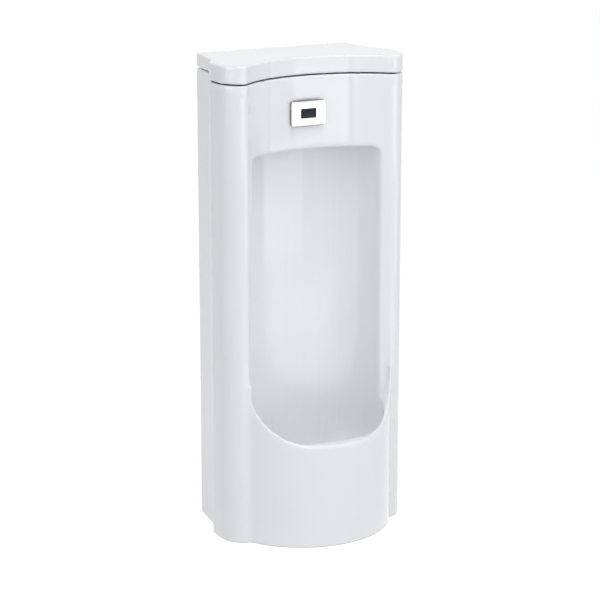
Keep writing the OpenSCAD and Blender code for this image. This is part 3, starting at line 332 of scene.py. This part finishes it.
palePlasticSet = {"color": (0.66, 0.66, 0.63), "worn": (0.6, 0.595, 0.56), "grainScale": 1000.0,
                  "dust": 0.16, "rough": 0.4, "uneven": 0.16, "bump": 0.2}
palePlastic = moulded("palePlastic", palePlasticSet, Subsurface_Weight=0.08, Subsurface_Scale=0.002)

coilSet = {"color": (0.02, 0.035, 0.11), "worn": (0.03, 0.05, 0.14), "grainScale": 700.0,
           "dust": 0.12, "rough": 0.34, "uneven": 0.12, "bump": 0.18}
coilPlastic = moulded("coilPlastic", coilSet)

trapSet = {"color": (0.045, 0.2, 0.12), "worn": (0.06, 0.24, 0.15), "grainScale": 800.0,
           "dust": 0.1, "rough": 0.25, "uneven": 0.12, "bump": 0.12}
trapPlastic = moulded("trapPlastic", trapSet)

sheathSet = {"color": (0.016, 0.016, 0.018), "worn": (0.028, 0.028, 0.03), "grainScale": 1600.0,
             "dust": 0.1, "rough": 0.5, "uneven": 0.15, "bump": 0.15}
sheath = moulded("sheath", sheathSet)


# Metals: brushed, turned or cast, with the gloss broken up by handling
metalSet = {"dustScale": 30.0, "film": (0.5, 0.49, 0.46), "lineDepth": 0.00008}


def metal(name, settings):
    material, tree, shader, place = newMaterial(name, Metallic=1.0)
    brush = useGroup(tree, brushGroup, place, Stretch=settings["stretch"], Scale=settings["scale"])
    dust = useGroup(tree, dustGroup, place, Scale=metalSet["dustScale"], Dust=settings["dust"])
    tone = mixColor(tree, brush["Mask"], settings["color"], settings["shade"])
    dusty = mixColor(tree, dust["Dust"], tone, settings.get("film", metalSet["film"]))
    tree.links.new(dusty, shader.inputs["Base Color"])
    handledRoughness(tree, shader, dust["Handling"], settings["uneven"], settings["rough"])
    bump(tree, shader, brush["Height"], settings["bump"], metalSet["lineDepth"])
    return material


chromeSet = {"color": (0.93, 0.935, 0.945), "shade": (0.9, 0.905, 0.92), "stretch": (1.0, 1.0, 1.0),
             "scale": 300.0, "dust": 0.02, "rough": 0.035, "uneven": 0.03, "bump": 0.02}
chrome = metal("chrome", chromeSet)

steelSet = {"color": (0.62, 0.62, 0.61), "shade": (0.52, 0.52, 0.515), "stretch": (1.0, 26.0, 26.0),
            "scale": 110.0, "dust": 0.05, "rough": 0.24, "uneven": 0.1, "bump": 0.14}
steel = metal("steel", steelSet)

brassSet = {"color": (0.74, 0.54, 0.25), "shade": (0.6, 0.41, 0.18), "stretch": (1.0, 1.0, 2.5),
            "scale": 420.0, "dust": 0.12, "rough": 0.27, "uneven": 0.16, "bump": 0.3,
            "film": (0.36, 0.27, 0.15)}
brass = metal("brass", brassSet)


# The sensor's plate: polished face, and a rougher flank behind it whose darker colour is painted shade
plateSet = {
    "face": (0.955, 0.96, 0.965),
    # the flank's colour is painted shade for the plate's dark edges
    "shadedFlank": (0.3, 0.305, 0.315),
    "faceDepth": 0.0009,
    "flankOver": 0.0002,
    "rough": 0.03,
    "flankRough": 0.2,
    "smudged": 0.02,
    "smudgeScale": 60.0,
    "stretch": (1.0, 1.0, 30.0),
    "lineScale": 80.0,
    "lineBump": 0.015,
    "lineDepth": 0.00005,
}
plateChrome, tree, shader, place = newMaterial("plateChrome", Metallic=1.0)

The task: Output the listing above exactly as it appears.

Output for this task:
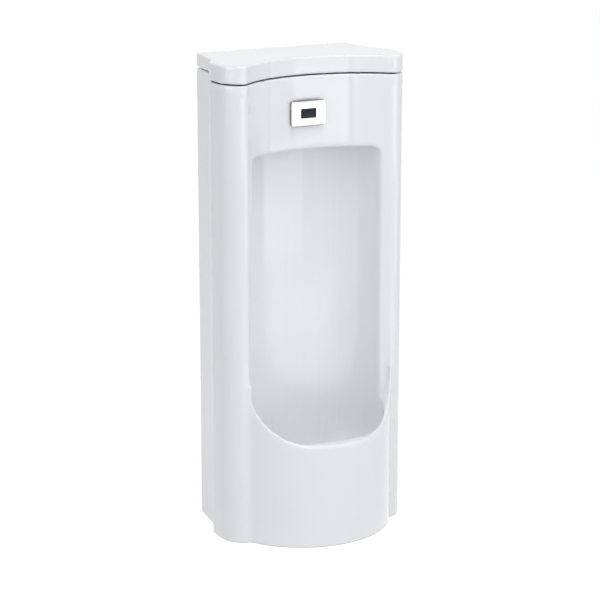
Keep writing the OpenSCAD and Blender code for this image. This is part 3, starting at line 332 of scene.py. This part finishes it.
palePlasticSet = {"color": (0.66, 0.66, 0.63), "worn": (0.6, 0.595, 0.56), "grainScale": 1000.0,
                  "dust": 0.16, "rough": 0.4, "uneven": 0.16, "bump": 0.2}
palePlastic = moulded("palePlastic", palePlasticSet, Subsurface_Weight=0.08, Subsurface_Scale=0.002)

coilSet = {"color": (0.02, 0.035, 0.11), "worn": (0.03, 0.05, 0.14), "grainScale": 700.0,
           "dust": 0.12, "rough": 0.34, "uneven": 0.12, "bump": 0.18}
coilPlastic = moulded("coilPlastic", coilSet)

trapSet = {"color": (0.045, 0.2, 0.12), "worn": (0.06, 0.24, 0.15), "grainScale": 800.0,
           "dust": 0.1, "rough": 0.25, "uneven": 0.12, "bump": 0.12}
trapPlastic = moulded("trapPlastic", trapSet)

sheathSet = {"color": (0.016, 0.016, 0.018), "worn": (0.028, 0.028, 0.03), "grainScale": 1600.0,
             "dust": 0.1, "rough": 0.5, "uneven": 0.15, "bump": 0.15}
sheath = moulded("sheath", sheathSet)


# Metals: brushed, turned or cast, with the gloss broken up by handling
metalSet = {"dustScale": 30.0, "film": (0.5, 0.49, 0.46), "lineDepth": 0.00008}


def metal(name, settings):
    material, tree, shader, place = newMaterial(name, Metallic=1.0)
    brush = useGroup(tree, brushGroup, place, Stretch=settings["stretch"], Scale=settings["scale"])
    dust = useGroup(tree, dustGroup, place, Scale=metalSet["dustScale"], Dust=settings["dust"])
    tone = mixColor(tree, brush["Mask"], settings["color"], settings["shade"])
    dusty = mixColor(tree, dust["Dust"], tone, settings.get("film", metalSet["film"]))
    tree.links.new(dusty, shader.inputs["Base Color"])
    handledRoughness(tree, shader, dust["Handling"], settings["uneven"], settings["rough"])
    bump(tree, shader, brush["Height"], settings["bump"], metalSet["lineDepth"])
    return material


chromeSet = {"color": (0.93, 0.935, 0.945), "shade": (0.9, 0.905, 0.92), "stretch": (1.0, 1.0, 1.0),
             "scale": 300.0, "dust": 0.02, "rough": 0.035, "uneven": 0.03, "bump": 0.02}
chrome = metal("chrome", chromeSet)

steelSet = {"color": (0.62, 0.62, 0.61), "shade": (0.52, 0.52, 0.515), "stretch": (1.0, 26.0, 26.0),
            "scale": 110.0, "dust": 0.05, "rough": 0.24, "uneven": 0.1, "bump": 0.14}
steel = metal("steel", steelSet)

brassSet = {"color": (0.74, 0.54, 0.25), "shade": (0.6, 0.41, 0.18), "stretch": (1.0, 1.0, 2.5),
            "scale": 420.0, "dust": 0.12, "rough": 0.27, "uneven": 0.16, "bump": 0.3,
            "film": (0.36, 0.27, 0.15)}
brass = metal("brass", brassSet)


# The sensor's plate: polished face, and a rougher flank behind it whose darker colour is painted shade
plateSet = {
    "face": (0.955, 0.96, 0.965),
    # the flank's colour is painted shade for the plate's dark edges
    "shadedFlank": (0.3, 0.305, 0.315),
    "faceDepth": 0.0009,
    "flankOver": 0.0002,
    "rough": 0.03,
    "flankRough": 0.2,
    "smudged": 0.02,
    "smudgeScale": 60.0,
    "stretch": (1.0, 1.0, 30.0),
    "lineScale": 80.0,
    "lineBump": 0.015,
    "lineDepth": 0.00005,
}
plateChrome, tree, shader, place = newMaterial("plateChrome", Metallic=1.0)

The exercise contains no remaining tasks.